5 Neuromarketing Insights You Might Have Missed in 2020Relevant topics Research, Archive, Strategy, Advertising
Here at New Neuro Marketing we review new research papers weekly to provide you with the latest insights on Neuromarketing. These are 5 insights that were not yet published in an article but we still want you to know about them so you don’t miss a thing!
1. When umbrella branding might hurt sales
Keller, K. O., Geyskens, I., & Dekimpe, M. G. (2020). Opening the Umbrella: The Effects of Rebranding Multiple Category-Specific Private-Label Brands to One Umbrella Brand. Journal of Marketing Research, 0022243720922853.
When launching a product, companies have to spend time and money to create awareness. Time and effort can, however, be significantly reduced by using the name of a product that is already well known. Think of Microsoft products like Word and Xbox, or Apple products like iMac, MacBook, iPhone, and iPad.
Apart from saving costs to gain product awareness, retailers normally expect two positive consequences as a result of unifying different products under a common brand name: An increased intrinsic brand strength and improved marketing-mix effectiveness.
Research shows us that while intrinsic brand strength did increase under umbrella branding, the effectiveness of both Price-Promoting and Assortment size as marketing tools dropped after unifying their category-specific products under an umbrella brand. Meaning that increasing your assortment size to increase option attractiveness or actively putting items on sale might not be as effective as it was before unifying your brand.
Use this information to consider trade-offs when unifying products under an umbrella brand and think carefully about which marketing tools are important to your company and brand.
2. Trust and emotions between robots and man
Schniter, E., Shields, T. W., & Sznycer, D. (2020). Trust in humans and robots: Economically similar but emotionally different. Journal of Economic Psychology, 102253.

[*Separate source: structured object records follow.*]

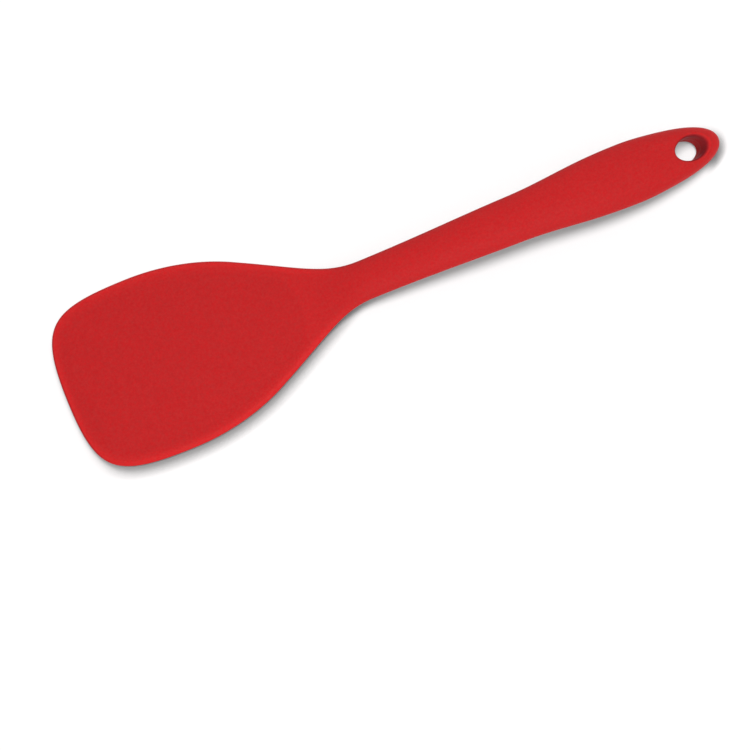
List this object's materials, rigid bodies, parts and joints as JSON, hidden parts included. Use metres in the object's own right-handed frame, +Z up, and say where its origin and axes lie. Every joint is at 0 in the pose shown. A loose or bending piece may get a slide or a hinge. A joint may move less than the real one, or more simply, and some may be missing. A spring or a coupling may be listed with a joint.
{
  "type": "silicone spoon",
  "caption": "Red silicone cooking spoon of the broad turner kind, with a slim neck, a swelling handle and an oval hanging hole",
  "frame": {"origin": "on the surface that the tool lies on, under the middle of its box", "axes": "+X along the tool towards the end with the hanging hole, +Y across it, +Z up from the underside"},
  "size_m": [0.2884, 0.075, 0.0169],
  "materials": {
    "cover_silicone": "matte moulded silicone",
    "core_nylon": "glass-filled, as moulded",
    "core_steel": "rolled spring steel"
  },
  "bodies": {
    "root": {"silicone_cover": "cover_silicone", "locator_plug_blade_front": "cover_silicone", "locator_plug_blade_rear": "cover_silicone", "locator_plug_handle_front": "cover_silicone", "locator_plug_handle_rear": "cover_silicone", "blade_plate": "core_steel", "core_top": "core_nylon", "core_bottom": "core_nylon", "core_rivet_front": "core_steel", "core_rivet_middle": "core_steel", "core_rivet_rear": "core_steel"}
  },
  "joints": []
}
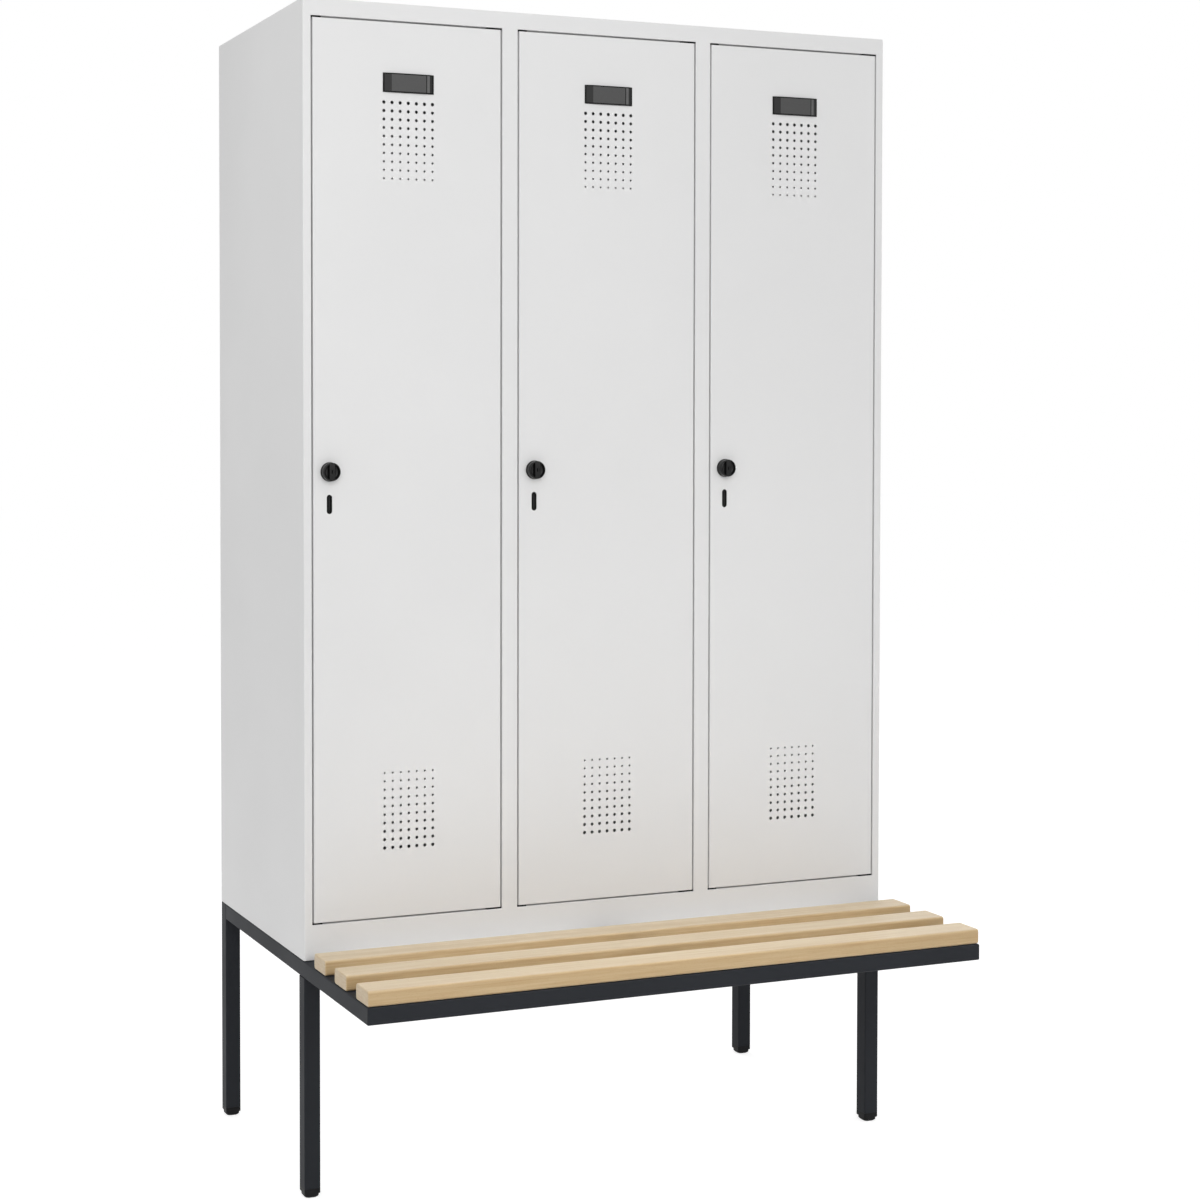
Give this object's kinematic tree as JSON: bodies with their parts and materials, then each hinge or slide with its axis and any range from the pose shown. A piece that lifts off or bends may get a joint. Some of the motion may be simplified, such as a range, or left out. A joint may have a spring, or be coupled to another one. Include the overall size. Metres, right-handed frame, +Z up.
{
  "type": "locker with bench",
  "caption": "Steel cloakroom locker with hinged perforated doors, turn latches, hat shelves and sliding coat hooks, on a tube frame with a slatted wooden bench in front.",
  "frame": {"origin": "on the floor, under the middle of the whole object's box", "axes": "+Z up, +X to the right seen from the front, -Y towards someone who faces the doors"},
  "size_m": [1.2, 0.81, 2.125],
  "materials": {
    "grey_enamel": "light grey powder coat, satin",
    "anthracite_enamel": "anthracite powder coat, satin",
    "beech": "clear satin lacquer",
    "black_plastic": "moulded, fine grain",
    "zinc": "zinc plated"
  },
  "bodies": {
    "root": {"front_frame": "grey_enamel", "side_panel_left": "grey_enamel", "side_panel_right": "grey_enamel", "back_panel": "grey_enamel", "top_panel": "grey_enamel", "floor_panel": "grey_enamel", "partition_1": "grey_enamel", "partition_2": "grey_enamel", "hat_shelf_1": "grey_enamel", "clothes_rail_1": "zinc", "pivot_pin_upper_1": "black_plastic", "pivot_pin_lower_1": "black_plastic", "hat_shelf_2": "grey_enamel", "clothes_rail_2": "zinc", "pivot_pin_upper_2": "black_plastic", "pivot_pin_lower_2": "black_plastic", "hat_shelf_3": "grey_enamel", "clothes_rail_3": "zinc", "pivot_pin_upper_3": "black_plastic", "pivot_pin_lower_3": "black_plastic", "side_rail_left": "anthracite_enamel", "side_rail_right": "anthracite_enamel", "front_rail": "anthracite_enamel", "cross_rail": "anthracite_enamel", "rear_rail": "anthracite_enamel", "bench_bearer": "anthracite_enamel", "leg_front_left": "anthracite_enamel", "leg_front_right": "anthracite_enamel", "leg_rear_left": "anthracite_enamel", "leg_rear_right": "anthracite_enamel", "foot_front_left": "black_plastic", "foot_front_right": "black_plastic", "foot_rear_left": "black_plastic", "foot_rear_right": "black_plastic", "bench_slat_1": "beech", "bench_slat_2": "beech", "bench_slat_3": "beech"},
    "door_1": {"door_panel_1": "grey_enamel", "door_stiffener_1": "grey_enamel", "label_holder_1": "black_plastic", "lock_case_1": "black_plastic"},
    "knob_1": {"turn_knob_1": "black_plastic", "latch_cam_1": "zinc"},
    "hook_1": {"coat_hook_1": "black_plastic"},
    "door_2": {"door_panel_2": "grey_enamel", "door_stiffener_2": "grey_enamel", "label_holder_2": "black_plastic", "lock_case_2": "black_plastic"},
    "knob_2": {"turn_knob_2": "black_plastic", "latch_cam_2": "zinc"},
    "hook_2": {"coat_hook_2": "black_plastic"},
    "door_3": {"door_panel_3": "grey_enamel", "door_stiffener_3": "grey_enamel", "label_holder_3": "black_plastic", "lock_case_3": "black_plastic"},
    "knob_3": {"turn_knob_3": "black_plastic", "latch_cam_3": "zinc"},
    "hook_3": {"coat_hook_3": "black_plastic"}
  },
  "joints": [
    {"name": "door_1_hinge", "type": "hinge", "parent": "root", "child": "door_1", "pos_m": [-0.2305, -0.087, 1.29175], "axis": [0, 0, 1], "range_deg": [0, 110]},
    {"name": "door_2_hinge", "type": "hinge", "parent": "root", "child": "door_2", "pos_m": [0.1695, -0.087, 1.29175], "axis": [0, 0, 1], "range_deg": [0, 110]},
    {"name": "door_3_hinge", "type": "hinge", "parent": "root", "child": "door_3", "pos_m": [0.5695, -0.087, 1.29175], "axis": [0, 0, 1], "range_deg": [0, 110]},
    {"name": "knob_1_turn", "type": "hinge", "parent": "door_1", "child": "knob_1", "pos_m": [-0.5512, -0.095, 1.293], "axis": [0, 1, 0], "range_deg": [0, 90]},
    {"name": "knob_2_turn", "type": "hinge", "parent": "door_2", "child": "knob_2", "pos_m": [-0.1512, -0.095, 1.293], "axis": [0, 1, 0], "range_deg": [0, 90]},
    {"name": "knob_3_turn", "type": "hinge", "parent": "door_3", "child": "knob_3", "pos_m": [0.2488, -0.095, 1.293], "axis": [0, 1, 0], "range_deg": [0, 90]},
    {"name": "hook_1_slide", "type": "slide", "parent": "root", "child": "hook_1", "axis": [1, 0, 0], "range_m": [-0.15, 0.15]},
    {"name": "hook_2_slide", "type": "slide", "parent": "root", "child": "hook_2", "axis": [1, 0, 0], "range_m": [-0.15, 0.15]},
    {"name": "hook_3_slide", "type": "slide", "parent": "root", "child": "hook_3", "axis": [1, 0, 0], "range_m": [-0.15, 0.15]}
  ]
}
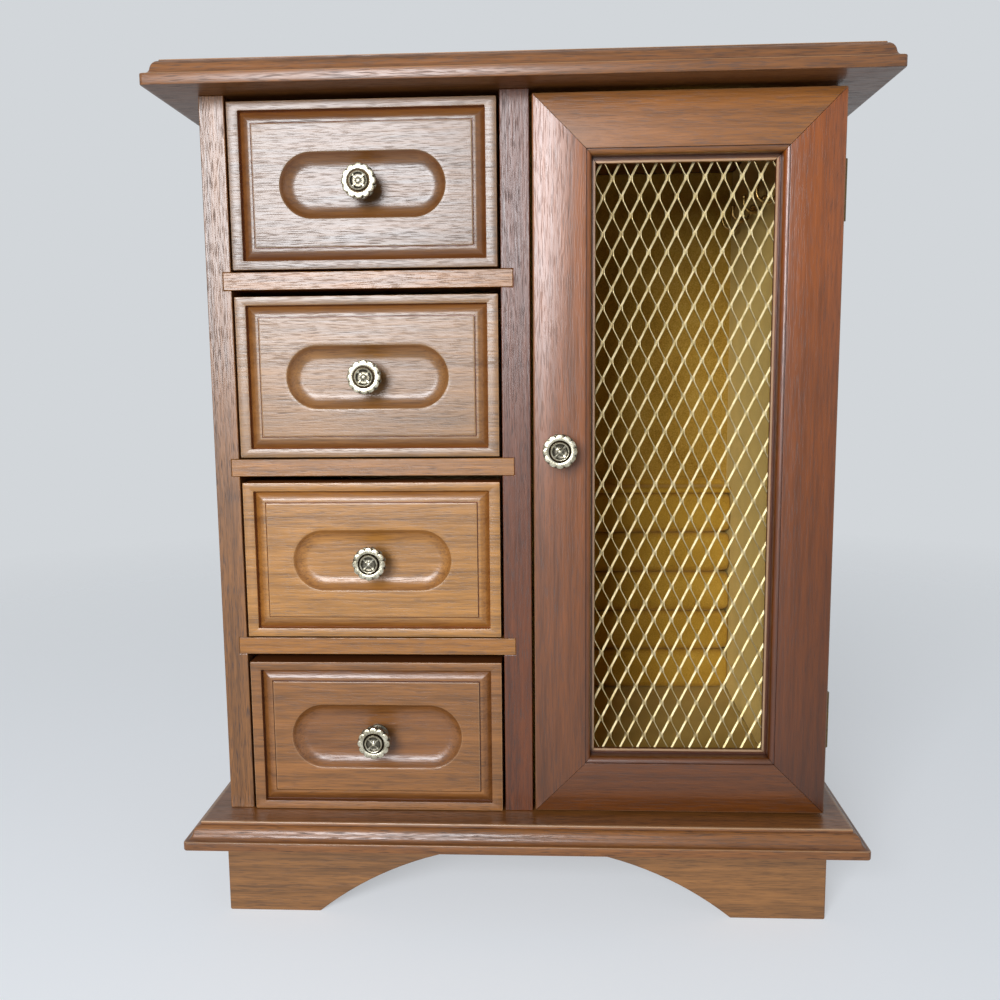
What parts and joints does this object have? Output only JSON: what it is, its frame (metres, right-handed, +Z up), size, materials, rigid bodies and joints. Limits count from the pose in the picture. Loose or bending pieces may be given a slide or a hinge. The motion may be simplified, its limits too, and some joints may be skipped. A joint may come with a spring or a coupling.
{
  "type": "tabletop jewellery cabinet",
  "caption": "Tabletop wooden jewellery cabinet with a column of small drawers beside a mesh-fronted door, moulded top and base, arched plinth.",
  "frame": {"origin": "on the floor, under the middle of the whole cabinet's box", "axes": "+Z up, +X to the right seen from the front, +Y to the back; the drawers and the door face -Y"},
  "size_m": [0.297, 0.2124, 0.3662],
  "materials": {
    "stained_wood": "satin lacquer over a brown stain",
    "drawer_front_wood": "satin lacquer over a light brown stain",
    "plain_wood": "unfinished",
    "gold_velvet": "short velvet pile",
    "padded_velvet": "short velvet pile over padding",
    "brass": "polished, slightly dulled",
    "brass_mesh": "pale bright brass",
    "antique_brass": "antique, dark in the recesses",
    "catch_steel": "zinc plated",
    "catch_plastic": "moulded"
  },
  "bodies": {
    "case": {"top_board": "stained_wood", "base_board": "stained_wood", "left_side": "stained_wood", "right_side": "stained_wood", "centre_partition": "stained_wood", "back_panel": "plain_wood", "rail_upper": "stained_wood", "rail_middle": "stained_wood", "rail_lower": "stained_wood", "drawer_runners": "plain_wood", "plinth_front_board": "stained_wood", "plinth_left_board": "stained_wood", "plinth_right_board": "stained_wood", "plinth_back_board": "plain_wood", "plinth_glue_blocks": "plain_wood", "back_lining": "gold_velvet", "left_lining": "gold_velvet", "right_lining": "gold_velvet", "floor_lining": "gold_velvet", "ring_rolls": "padded_velvet", "wall_hooks": "brass", "magnet_catch": "catch_plastic", "hinge_case_leaves": "brass", "hinge_pins": "brass", "hinge_case_screws": "brass"},
    "door": {"door_knob_stile": "stained_wood", "door_hinge_stile": "stained_wood", "door_top_rail": "stained_wood", "door_bottom_rail": "stained_wood", "door_mesh": "brass_mesh", "mesh_strips": "stained_wood", "door_knob": "antique_brass", "catch_plate": "catch_steel", "hinge_door_leaves": "brass", "hinge_door_screws": "brass"},
    "drawer_1": {"drawer_1_front": "drawer_front_wood", "drawer_1_sides": "plain_wood", "drawer_1_back": "plain_wood", "drawer_1_bottom": "plain_wood", "drawer_1_lining": "gold_velvet", "drawer_1_knob": "antique_brass"},
    "drawer_2": {"drawer_2_front": "drawer_front_wood", "drawer_2_sides": "plain_wood", "drawer_2_back": "plain_wood", "drawer_2_bottom": "plain_wood", "drawer_2_lining": "gold_velvet", "drawer_2_knob": "antique_brass"},
    "drawer_3": {"drawer_3_front": "drawer_front_wood", "drawer_3_sides": "plain_wood", "drawer_3_back": "plain_wood", "drawer_3_bottom": "plain_wood", "drawer_3_lining": "gold_velvet", "drawer_3_knob": "antique_brass"},
    "drawer_4": {"drawer_4_front": "drawer_front_wood", "drawer_4_sides": "plain_wood", "drawer_4_back": "plain_wood", "drawer_4_bottom": "plain_wood", "drawer_4_lining": "gold_velvet", "drawer_4_knob": "antique_brass"}
  },
  "joints": [
    {"name": "door_hinge", "type": "hinge", "parent": "case", "child": "door", "pos_m": [0.1332, -0.07455, 0.2016], "axis": [0, 0, 1], "range_deg": [0, 180]},
    {"name": "drawer_1_slide", "type": "slide", "parent": "case", "child": "drawer_1", "axis": [0, -1, 0], "range_m": [0, 0.14]},
    {"name": "drawer_2_slide", "type": "slide", "parent": "case", "child": "drawer_2", "axis": [0, -1, 0], "range_m": [0, 0.14]},
    {"name": "drawer_3_slide", "type": "slide", "parent": "case", "child": "drawer_3", "axis": [0, -1, 0], "range_m": [0, 0.14]},
    {"name": "drawer_4_slide", "type": "slide", "parent": "case", "child": "drawer_4", "axis": [0, -1, 0], "range_m": [0, 0.14]}
  ]
}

As time goes by and technology is advancing at high speed, we see more and more robots in the market- and workplace. But... do you trust them? We know much about social interactions and trust among humans, but the extent to which we trust robots has been given considerably less attention.
In a recent paper, trust-based investments and emotions between humans and robots have been investigated and compared using an economic trust game. It seems that we are equally willing to take risks to engage in trust-based interactions with robots compared to such interactions with fellow humans. However, our emotional reactions during those interactions, such as anger, pride, guilt, and gratitude, do differ depending on whether robots are involved or not.
Interactions with robots alone elicit less intense emotions compared to interactions with only humans or both humans and robots. The presence of a fellow human seems to affect our emotions more strongly, as choices that are being made in the game may deprive or benefit another human being. When there is no human partner, we experience negative emotions less strongly (guilt and anger), but the same applies to positive emotions (gratitude and pride).
These differences have important managerial implications as productive partnerships with either human or automated partners are affected by them. The authors suggest that robots may be more effective in consolidating a stable partnership when inconsistent partners are in play because they are less likely to experience anger in such partnerships. This means that when we engage in a partnership in which we are unsure about what we bring in, a robot might be better suited to deal with such a situation. They will not get frustrated or angry by changing needs or longings. However, when consistent partners are in play, fellow humans will be more successful in establishing strong partnerships, as they will elicit more gratitude compared to robots. When both sides of the partnership know what to expect and what to bring in, the increased gratitude and positive emotion we can feel towards humans can result in a stronger partnership.
In short, although our trust in robots is economically similar to our trust in humans, we shouldn’t forget about the emotional differences that occur when we interact with them. And all the implications that follow these emotional differences.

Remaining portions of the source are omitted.